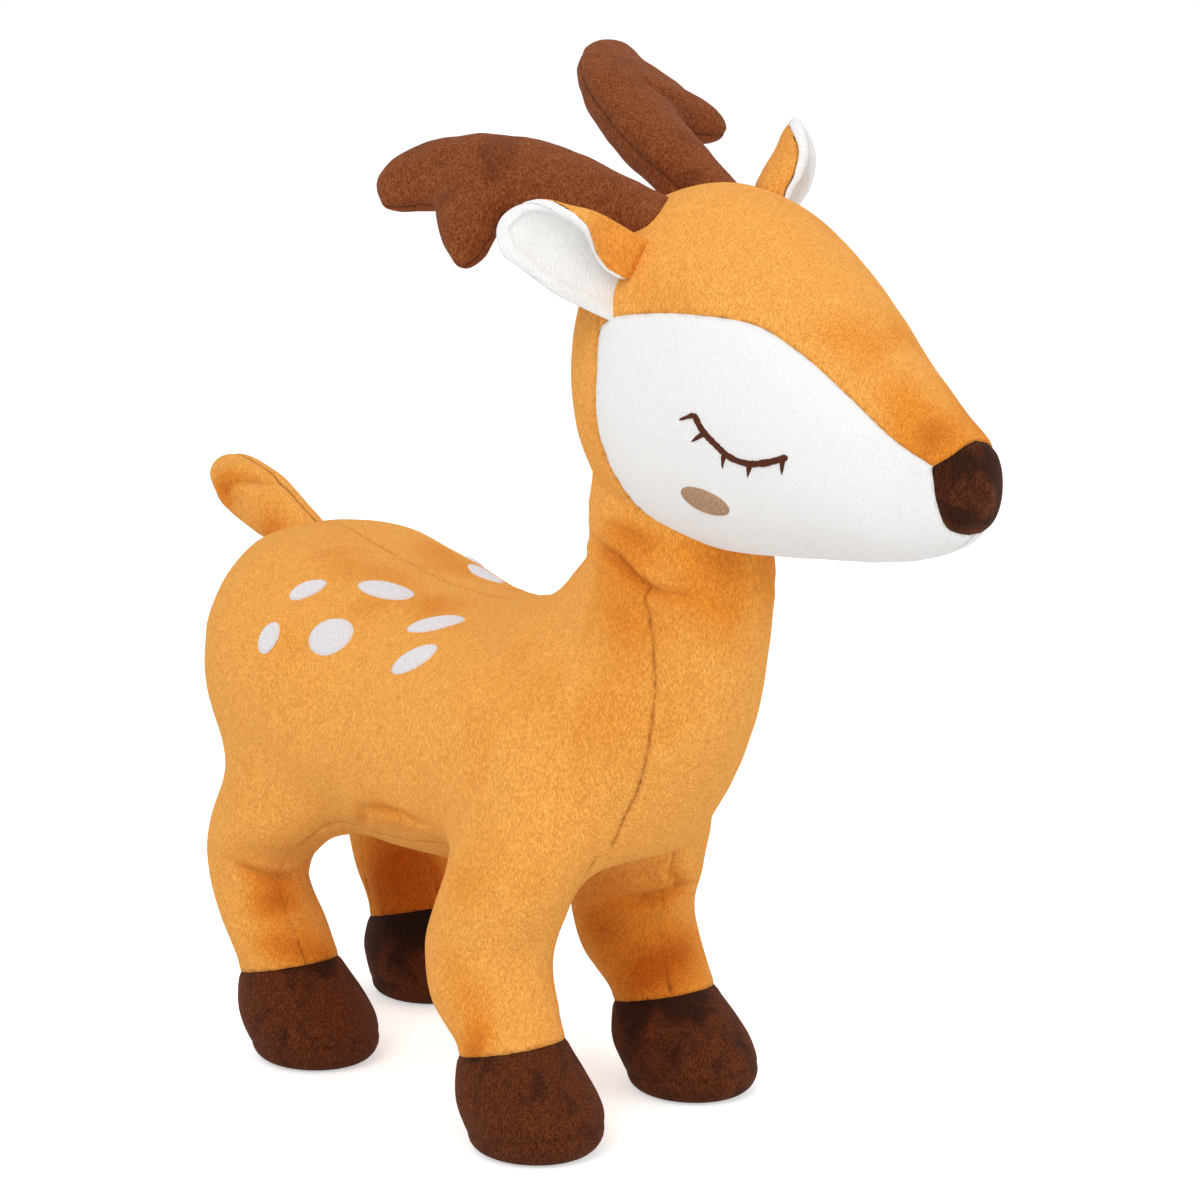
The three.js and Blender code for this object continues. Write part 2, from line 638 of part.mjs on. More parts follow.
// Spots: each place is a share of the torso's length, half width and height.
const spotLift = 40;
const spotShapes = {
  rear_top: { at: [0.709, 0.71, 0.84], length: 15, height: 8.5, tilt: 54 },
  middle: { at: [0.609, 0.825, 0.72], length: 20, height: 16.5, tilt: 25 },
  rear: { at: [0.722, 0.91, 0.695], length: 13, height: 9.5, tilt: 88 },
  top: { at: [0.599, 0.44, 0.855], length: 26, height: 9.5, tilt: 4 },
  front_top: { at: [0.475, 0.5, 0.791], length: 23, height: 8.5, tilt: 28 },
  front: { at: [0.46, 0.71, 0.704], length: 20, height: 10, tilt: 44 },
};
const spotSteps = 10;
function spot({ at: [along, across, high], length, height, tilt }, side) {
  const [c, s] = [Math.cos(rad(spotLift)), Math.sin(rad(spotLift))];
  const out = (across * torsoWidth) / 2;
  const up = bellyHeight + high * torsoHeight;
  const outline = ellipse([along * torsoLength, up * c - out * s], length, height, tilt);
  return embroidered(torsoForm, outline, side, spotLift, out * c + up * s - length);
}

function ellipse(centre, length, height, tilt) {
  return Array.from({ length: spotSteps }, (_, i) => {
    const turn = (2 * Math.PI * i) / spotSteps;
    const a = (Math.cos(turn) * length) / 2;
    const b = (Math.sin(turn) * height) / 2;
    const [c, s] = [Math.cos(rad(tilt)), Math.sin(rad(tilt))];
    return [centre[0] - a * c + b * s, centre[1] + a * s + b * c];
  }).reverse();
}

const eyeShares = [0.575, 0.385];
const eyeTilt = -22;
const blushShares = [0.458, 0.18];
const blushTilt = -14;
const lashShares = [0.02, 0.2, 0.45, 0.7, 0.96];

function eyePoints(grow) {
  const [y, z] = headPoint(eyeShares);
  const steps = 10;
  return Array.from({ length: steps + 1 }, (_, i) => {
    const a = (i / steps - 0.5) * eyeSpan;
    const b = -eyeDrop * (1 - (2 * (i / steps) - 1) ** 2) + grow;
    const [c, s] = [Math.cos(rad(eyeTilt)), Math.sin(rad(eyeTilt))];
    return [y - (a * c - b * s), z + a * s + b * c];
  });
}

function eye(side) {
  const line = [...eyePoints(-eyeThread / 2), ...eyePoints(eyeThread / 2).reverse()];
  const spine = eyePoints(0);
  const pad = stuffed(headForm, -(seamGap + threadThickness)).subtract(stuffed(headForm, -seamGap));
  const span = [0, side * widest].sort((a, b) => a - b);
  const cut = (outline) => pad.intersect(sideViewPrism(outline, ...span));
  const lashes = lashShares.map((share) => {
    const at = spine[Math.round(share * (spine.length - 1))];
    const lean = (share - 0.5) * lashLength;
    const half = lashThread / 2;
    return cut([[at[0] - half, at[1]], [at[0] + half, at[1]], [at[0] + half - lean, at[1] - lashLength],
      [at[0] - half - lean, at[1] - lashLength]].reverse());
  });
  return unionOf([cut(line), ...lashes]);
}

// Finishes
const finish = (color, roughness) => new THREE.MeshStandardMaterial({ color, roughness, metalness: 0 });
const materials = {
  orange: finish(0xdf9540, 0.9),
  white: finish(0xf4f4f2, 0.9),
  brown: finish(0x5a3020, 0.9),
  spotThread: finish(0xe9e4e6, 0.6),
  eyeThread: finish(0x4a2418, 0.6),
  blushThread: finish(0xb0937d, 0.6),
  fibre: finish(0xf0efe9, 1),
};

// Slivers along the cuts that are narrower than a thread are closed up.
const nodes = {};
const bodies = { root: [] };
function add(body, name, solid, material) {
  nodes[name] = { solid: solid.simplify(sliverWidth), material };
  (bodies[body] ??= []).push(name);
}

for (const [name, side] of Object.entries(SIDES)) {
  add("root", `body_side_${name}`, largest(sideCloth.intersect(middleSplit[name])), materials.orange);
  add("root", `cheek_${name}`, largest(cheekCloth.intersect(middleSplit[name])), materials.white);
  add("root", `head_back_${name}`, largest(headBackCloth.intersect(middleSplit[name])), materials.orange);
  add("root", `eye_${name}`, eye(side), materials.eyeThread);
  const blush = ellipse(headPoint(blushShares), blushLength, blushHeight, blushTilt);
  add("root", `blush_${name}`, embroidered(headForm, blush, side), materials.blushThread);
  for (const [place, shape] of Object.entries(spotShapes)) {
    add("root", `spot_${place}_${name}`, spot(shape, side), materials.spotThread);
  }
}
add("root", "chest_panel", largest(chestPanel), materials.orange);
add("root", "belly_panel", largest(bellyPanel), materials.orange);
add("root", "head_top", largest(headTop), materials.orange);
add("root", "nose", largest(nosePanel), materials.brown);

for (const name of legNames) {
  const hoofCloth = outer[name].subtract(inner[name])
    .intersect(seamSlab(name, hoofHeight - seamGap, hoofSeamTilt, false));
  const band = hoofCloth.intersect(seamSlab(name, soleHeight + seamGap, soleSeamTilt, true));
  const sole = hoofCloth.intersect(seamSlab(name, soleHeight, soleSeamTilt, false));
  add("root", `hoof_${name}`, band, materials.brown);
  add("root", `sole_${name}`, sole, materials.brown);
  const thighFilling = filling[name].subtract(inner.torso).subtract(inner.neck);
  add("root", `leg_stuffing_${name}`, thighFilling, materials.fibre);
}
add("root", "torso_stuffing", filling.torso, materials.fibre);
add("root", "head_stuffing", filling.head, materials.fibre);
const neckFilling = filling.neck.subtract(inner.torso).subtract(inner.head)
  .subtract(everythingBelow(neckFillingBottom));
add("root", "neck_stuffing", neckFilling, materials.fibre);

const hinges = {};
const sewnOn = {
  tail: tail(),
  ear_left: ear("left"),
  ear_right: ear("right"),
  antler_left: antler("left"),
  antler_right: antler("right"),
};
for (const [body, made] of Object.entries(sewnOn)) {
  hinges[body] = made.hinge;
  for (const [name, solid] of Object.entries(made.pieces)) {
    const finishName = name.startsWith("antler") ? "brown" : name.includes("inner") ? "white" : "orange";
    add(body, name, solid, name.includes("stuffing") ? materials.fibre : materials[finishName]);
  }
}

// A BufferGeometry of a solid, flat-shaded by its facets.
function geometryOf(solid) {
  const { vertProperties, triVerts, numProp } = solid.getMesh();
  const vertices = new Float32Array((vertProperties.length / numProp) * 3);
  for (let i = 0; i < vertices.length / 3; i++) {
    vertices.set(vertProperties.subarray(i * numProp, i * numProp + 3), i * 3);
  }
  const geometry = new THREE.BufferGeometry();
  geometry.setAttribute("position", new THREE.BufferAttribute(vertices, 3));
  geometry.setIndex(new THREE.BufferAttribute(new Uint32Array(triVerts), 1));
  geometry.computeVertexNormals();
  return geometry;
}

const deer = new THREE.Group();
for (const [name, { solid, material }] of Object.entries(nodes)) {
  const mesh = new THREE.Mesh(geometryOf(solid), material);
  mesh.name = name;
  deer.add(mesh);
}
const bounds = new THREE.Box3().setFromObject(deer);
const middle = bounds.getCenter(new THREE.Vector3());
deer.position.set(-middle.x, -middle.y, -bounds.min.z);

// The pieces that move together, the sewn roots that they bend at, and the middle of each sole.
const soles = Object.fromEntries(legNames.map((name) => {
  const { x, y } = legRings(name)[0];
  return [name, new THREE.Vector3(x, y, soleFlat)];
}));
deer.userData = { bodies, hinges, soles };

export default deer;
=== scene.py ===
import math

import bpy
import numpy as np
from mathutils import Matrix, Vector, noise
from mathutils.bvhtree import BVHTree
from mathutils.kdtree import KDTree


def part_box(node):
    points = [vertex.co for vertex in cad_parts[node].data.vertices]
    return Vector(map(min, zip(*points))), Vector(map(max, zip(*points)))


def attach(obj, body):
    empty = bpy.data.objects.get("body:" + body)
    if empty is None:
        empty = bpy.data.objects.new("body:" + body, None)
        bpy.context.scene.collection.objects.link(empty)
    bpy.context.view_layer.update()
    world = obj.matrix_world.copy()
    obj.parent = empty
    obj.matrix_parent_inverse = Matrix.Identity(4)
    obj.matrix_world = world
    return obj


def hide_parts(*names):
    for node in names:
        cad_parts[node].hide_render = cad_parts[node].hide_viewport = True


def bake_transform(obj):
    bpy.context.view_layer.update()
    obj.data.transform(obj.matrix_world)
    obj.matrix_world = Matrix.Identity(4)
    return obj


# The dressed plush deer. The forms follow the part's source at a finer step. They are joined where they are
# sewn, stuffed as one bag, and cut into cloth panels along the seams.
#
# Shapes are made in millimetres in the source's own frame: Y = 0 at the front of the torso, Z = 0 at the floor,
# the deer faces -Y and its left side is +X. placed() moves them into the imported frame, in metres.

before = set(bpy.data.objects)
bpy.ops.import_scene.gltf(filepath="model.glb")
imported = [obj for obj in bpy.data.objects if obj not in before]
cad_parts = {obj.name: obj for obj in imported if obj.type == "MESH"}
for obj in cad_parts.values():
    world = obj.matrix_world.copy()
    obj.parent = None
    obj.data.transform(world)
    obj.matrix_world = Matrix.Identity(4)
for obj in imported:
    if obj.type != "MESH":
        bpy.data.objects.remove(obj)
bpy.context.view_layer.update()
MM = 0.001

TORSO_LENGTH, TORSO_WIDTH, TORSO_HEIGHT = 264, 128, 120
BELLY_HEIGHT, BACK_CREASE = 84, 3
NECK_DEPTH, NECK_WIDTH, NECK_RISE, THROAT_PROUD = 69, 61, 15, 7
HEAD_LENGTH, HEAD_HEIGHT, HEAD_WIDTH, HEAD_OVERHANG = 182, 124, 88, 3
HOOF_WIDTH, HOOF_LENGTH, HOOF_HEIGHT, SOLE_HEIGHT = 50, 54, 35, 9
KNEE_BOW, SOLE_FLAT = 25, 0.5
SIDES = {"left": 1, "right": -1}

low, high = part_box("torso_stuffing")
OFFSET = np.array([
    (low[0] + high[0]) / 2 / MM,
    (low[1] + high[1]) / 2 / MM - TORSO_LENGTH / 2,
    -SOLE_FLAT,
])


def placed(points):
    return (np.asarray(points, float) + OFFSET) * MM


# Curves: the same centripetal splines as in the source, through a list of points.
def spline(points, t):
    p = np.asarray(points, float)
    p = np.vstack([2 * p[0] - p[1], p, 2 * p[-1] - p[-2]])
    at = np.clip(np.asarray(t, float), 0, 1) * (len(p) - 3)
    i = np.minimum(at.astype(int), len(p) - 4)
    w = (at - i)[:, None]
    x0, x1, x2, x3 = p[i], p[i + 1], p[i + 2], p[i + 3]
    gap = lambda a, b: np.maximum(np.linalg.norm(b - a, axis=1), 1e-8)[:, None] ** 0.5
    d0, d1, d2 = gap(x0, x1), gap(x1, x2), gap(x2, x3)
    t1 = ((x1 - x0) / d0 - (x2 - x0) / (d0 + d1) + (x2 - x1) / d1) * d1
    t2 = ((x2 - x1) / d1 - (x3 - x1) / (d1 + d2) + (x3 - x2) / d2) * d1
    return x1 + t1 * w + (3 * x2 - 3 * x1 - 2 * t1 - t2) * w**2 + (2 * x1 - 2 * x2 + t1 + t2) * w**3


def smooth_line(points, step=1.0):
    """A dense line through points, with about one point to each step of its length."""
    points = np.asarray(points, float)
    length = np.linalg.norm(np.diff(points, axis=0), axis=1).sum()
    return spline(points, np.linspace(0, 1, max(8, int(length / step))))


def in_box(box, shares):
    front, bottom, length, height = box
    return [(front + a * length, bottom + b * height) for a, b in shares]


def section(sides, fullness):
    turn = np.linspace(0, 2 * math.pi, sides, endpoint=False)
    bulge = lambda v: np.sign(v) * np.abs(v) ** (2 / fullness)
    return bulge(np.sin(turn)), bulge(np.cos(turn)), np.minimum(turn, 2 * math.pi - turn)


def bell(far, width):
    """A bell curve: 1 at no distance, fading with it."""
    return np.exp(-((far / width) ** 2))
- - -
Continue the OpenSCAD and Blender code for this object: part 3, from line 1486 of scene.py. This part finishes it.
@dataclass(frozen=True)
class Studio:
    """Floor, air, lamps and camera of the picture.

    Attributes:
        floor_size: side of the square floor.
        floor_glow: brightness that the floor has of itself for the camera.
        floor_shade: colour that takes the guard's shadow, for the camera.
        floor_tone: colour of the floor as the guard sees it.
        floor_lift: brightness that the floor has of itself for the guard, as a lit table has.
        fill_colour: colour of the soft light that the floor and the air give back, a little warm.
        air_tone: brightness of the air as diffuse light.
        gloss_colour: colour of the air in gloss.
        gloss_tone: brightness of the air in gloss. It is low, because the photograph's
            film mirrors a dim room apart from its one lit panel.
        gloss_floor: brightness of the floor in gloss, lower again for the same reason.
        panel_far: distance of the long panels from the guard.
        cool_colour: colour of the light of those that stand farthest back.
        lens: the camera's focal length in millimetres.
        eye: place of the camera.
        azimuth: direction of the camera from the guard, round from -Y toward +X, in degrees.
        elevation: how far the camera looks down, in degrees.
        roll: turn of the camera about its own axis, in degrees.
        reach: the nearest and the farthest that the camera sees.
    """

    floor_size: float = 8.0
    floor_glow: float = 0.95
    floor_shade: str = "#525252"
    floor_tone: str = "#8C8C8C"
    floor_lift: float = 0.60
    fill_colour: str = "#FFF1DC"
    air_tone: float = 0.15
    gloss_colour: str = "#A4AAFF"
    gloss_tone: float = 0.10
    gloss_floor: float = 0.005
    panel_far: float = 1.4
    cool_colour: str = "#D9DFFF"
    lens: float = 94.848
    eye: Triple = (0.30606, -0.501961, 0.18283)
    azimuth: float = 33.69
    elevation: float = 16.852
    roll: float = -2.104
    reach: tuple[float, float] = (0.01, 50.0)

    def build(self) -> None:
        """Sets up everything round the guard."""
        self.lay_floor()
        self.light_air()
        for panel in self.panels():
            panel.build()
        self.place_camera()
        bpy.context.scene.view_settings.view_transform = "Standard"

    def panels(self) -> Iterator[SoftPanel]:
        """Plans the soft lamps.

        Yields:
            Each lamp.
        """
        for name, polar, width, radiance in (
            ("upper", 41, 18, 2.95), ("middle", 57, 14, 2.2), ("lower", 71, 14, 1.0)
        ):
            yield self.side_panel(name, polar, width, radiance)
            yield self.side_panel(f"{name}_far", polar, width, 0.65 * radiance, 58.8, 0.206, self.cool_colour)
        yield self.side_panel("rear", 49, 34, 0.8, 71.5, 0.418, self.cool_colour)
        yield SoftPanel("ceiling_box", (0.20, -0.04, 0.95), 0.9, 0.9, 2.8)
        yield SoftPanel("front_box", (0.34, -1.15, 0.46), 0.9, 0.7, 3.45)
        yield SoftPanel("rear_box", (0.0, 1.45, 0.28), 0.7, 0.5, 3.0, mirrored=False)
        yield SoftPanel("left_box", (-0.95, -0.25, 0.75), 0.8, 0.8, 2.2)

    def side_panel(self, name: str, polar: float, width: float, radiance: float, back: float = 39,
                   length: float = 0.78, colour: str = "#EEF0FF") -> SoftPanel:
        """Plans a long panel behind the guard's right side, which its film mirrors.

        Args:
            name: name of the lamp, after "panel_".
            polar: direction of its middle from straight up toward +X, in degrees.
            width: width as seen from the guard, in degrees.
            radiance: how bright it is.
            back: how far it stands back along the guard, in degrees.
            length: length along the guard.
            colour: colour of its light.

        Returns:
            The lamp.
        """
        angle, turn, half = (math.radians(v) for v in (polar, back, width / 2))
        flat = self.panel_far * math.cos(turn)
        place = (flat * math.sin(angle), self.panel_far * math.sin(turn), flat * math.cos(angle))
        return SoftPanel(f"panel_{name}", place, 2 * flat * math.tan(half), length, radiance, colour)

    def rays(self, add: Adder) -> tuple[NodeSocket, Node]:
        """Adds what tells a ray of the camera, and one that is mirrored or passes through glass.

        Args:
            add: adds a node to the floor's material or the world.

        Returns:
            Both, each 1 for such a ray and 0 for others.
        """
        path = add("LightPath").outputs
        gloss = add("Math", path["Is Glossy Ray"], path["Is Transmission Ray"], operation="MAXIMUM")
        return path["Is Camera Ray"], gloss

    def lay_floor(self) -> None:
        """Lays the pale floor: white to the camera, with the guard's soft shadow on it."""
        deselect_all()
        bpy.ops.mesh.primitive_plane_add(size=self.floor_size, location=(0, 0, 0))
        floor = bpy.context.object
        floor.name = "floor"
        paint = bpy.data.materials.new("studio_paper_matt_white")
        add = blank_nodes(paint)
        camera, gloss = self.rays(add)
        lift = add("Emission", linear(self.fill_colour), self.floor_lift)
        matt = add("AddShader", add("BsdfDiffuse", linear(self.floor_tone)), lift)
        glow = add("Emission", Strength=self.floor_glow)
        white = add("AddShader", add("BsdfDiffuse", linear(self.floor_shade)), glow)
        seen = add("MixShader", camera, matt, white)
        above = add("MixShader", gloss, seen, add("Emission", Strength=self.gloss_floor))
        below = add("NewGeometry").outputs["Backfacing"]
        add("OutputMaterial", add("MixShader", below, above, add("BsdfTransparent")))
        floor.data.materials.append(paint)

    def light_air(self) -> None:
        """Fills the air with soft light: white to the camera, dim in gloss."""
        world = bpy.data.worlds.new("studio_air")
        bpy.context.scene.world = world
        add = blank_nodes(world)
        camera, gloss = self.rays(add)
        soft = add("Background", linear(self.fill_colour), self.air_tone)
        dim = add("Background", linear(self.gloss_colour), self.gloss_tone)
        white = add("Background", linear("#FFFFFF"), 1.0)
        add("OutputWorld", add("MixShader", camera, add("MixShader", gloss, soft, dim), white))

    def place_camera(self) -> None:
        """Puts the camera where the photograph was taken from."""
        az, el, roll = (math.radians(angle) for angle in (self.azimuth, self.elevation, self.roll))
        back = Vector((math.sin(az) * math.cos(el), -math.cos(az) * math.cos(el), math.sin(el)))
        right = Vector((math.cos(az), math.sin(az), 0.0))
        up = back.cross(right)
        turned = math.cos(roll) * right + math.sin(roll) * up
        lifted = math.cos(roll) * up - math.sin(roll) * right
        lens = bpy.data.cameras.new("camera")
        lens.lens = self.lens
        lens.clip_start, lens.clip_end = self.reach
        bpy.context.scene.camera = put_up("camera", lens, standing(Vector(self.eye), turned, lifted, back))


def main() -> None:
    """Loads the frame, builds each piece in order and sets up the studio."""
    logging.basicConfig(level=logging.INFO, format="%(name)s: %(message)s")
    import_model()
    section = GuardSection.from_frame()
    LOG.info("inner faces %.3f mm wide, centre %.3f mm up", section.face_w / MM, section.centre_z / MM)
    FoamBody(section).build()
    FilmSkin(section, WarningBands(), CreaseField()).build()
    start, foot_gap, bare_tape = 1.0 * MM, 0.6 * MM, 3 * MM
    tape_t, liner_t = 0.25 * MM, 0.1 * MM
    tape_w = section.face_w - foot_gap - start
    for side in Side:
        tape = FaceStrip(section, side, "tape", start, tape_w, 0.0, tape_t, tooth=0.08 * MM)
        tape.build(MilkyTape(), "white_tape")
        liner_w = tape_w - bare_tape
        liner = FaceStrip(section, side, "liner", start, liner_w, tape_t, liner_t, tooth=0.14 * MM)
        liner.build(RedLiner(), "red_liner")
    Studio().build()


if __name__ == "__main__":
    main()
- - -
## WHAT YOU NEED TO DO
Reproduce exactly the lines from the line with "of each sole." through the line with "obj.data.transform(world)", both end lines included, and only those lines.

## WRITTEN SOLUTION
// The pieces that move together, the sewn roots that they bend at, and the middle of each sole.
const soles = Object.fromEntries(legNames.map((name) => {
  const { x, y } = legRings(name)[0];
  return [name, new THREE.Vector3(x, y, soleFlat)];
}));
deer.userData = { bodies, hinges, soles };

export default deer;
=== scene.py ===
import math

import bpy
import numpy as np
from mathutils import Matrix, Vector, noise
from mathutils.bvhtree import BVHTree
from mathutils.kdtree import KDTree


def part_box(node):
    points = [vertex.co for vertex in cad_parts[node].data.vertices]
    return Vector(map(min, zip(*points))), Vector(map(max, zip(*points)))


def attach(obj, body):
    empty = bpy.data.objects.get("body:" + body)
    if empty is None:
        empty = bpy.data.objects.new("body:" + body, None)
        bpy.context.scene.collection.objects.link(empty)
    bpy.context.view_layer.update()
    world = obj.matrix_world.copy()
    obj.parent = empty
    obj.matrix_parent_inverse = Matrix.Identity(4)
    obj.matrix_world = world
    return obj


def hide_parts(*names):
    for node in names:
        cad_parts[node].hide_render = cad_parts[node].hide_viewport = True


def bake_transform(obj):
    bpy.context.view_layer.update()
    obj.data.transform(obj.matrix_world)
    obj.matrix_world = Matrix.Identity(4)
    return obj


# The dressed plush deer. The forms follow the part's source at a finer step. They are joined where they are
# sewn, stuffed as one bag, and cut into cloth panels along the seams.
#
# Shapes are made in millimetres in the source's own frame: Y = 0 at the front of the torso, Z = 0 at the floor,
# the deer faces -Y and its left side is +X. placed() moves them into the imported frame, in metres.

before = set(bpy.data.objects)
bpy.ops.import_scene.gltf(filepath="model.glb")
imported = [obj for obj in bpy.data.objects if obj not in before]
cad_parts = {obj.name: obj for obj in imported if obj.type == "MESH"}
for obj in cad_parts.values():
    world = obj.matrix_world.copy()
    obj.parent = None
    obj.data.transform(world)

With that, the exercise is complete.